## Start

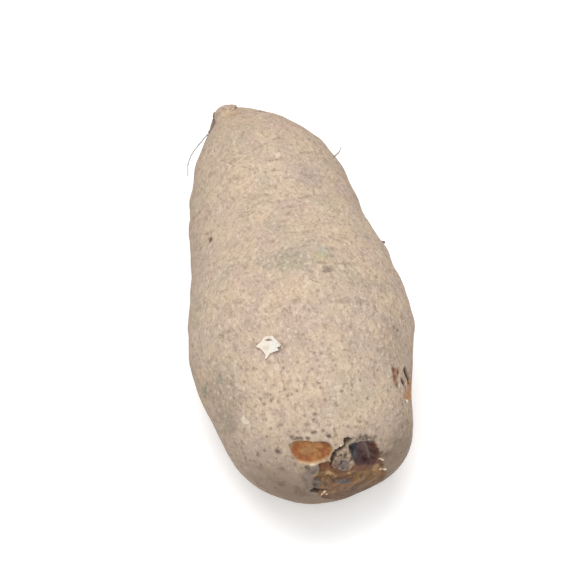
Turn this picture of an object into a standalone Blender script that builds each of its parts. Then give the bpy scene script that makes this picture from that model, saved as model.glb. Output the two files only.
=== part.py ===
"""A yam that lies on its side: one grown tuber, and a torn white scrap stuck to its skin.

Metres, +Z up. The blunt tail points to -Y and the crown, with its stem scar, to +Y. The origin is on the
ground under the middle of the tuber. A place on the skin is given by how far along it is from the tail,
and by how far around it is from the top line, in degrees, positive towards +X.
"""

import math
import random

import bmesh
import bpy
import numpy as np
from mathutils import Vector, noise

# Driving dimensions: sections of the tuber, as along, width, x of the middle, height of the middle
SECTIONS = (
    (0.000, 0.000, -0.008, 0.049),
    (0.006, 0.041, -0.002, 0.046),
    (0.020, 0.084, 0.002, 0.046),
    (0.046, 0.105, 0.000, 0.049),
    (0.087, 0.124, 0.000, 0.053),
    (0.131, 0.117, 0.002, 0.051),
    (0.175, 0.104, 0.000, 0.047),
    (0.213, 0.090, 0.000, 0.047),
    (0.241, 0.067, -0.003, 0.047),
    (0.256, 0.042, -0.008, 0.049),
    (0.265, 0.000, -0.017, 0.055),
)
LENGTH = SECTIONS[-1][0]
HEIGHT_TO_WIDTH = 0.88
SEED = 11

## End

Instructions for the task
Your task is to return the full listing exactly as it was given.

Answer to this exercise
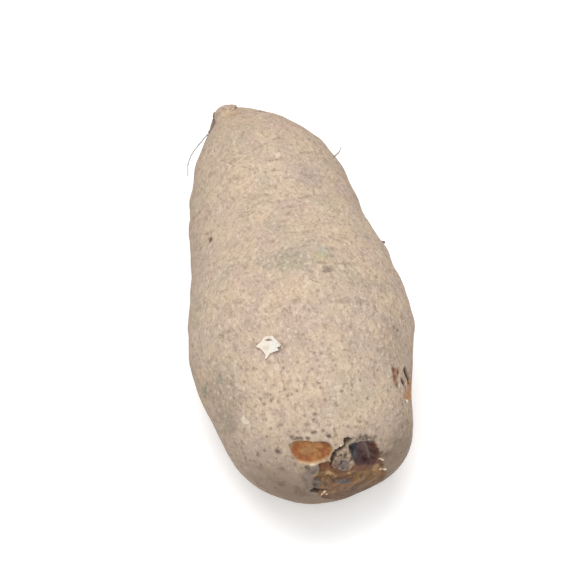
Turn this picture of an object into a standalone Blender script that builds each of its parts. Then give the bpy scene script that makes this picture from that model, saved as model.glb. Output the two files only.
=== part.py ===
"""A yam that lies on its side: one grown tuber, and a torn white scrap stuck to its skin.

Metres, +Z up. The blunt tail points to -Y and the crown, with its stem scar, to +Y. The origin is on the
ground under the middle of the tuber. A place on the skin is given by how far along it is from the tail,
and by how far around it is from the top line, in degrees, positive towards +X.
"""

import math
import random

import bmesh
import bpy
import numpy as np
from mathutils import Vector, noise

# Driving dimensions: sections of the tuber, as along, width, x of the middle, height of the middle
SECTIONS = (
    (0.000, 0.000, -0.008, 0.049),
    (0.006, 0.041, -0.002, 0.046),
    (0.020, 0.084, 0.002, 0.046),
    (0.046, 0.105, 0.000, 0.049),
    (0.087, 0.124, 0.000, 0.053),
    (0.131, 0.117, 0.002, 0.051),
    (0.175, 0.104, 0.000, 0.047),
    (0.213, 0.090, 0.000, 0.047),
    (0.241, 0.067, -0.003, 0.047),
    (0.256, 0.042, -0.008, 0.049),
    (0.265, 0.000, -0.017, 0.055),
)
LENGTH = SECTIONS[-1][0]
HEIGHT_TO_WIDTH = 0.88
SEED = 11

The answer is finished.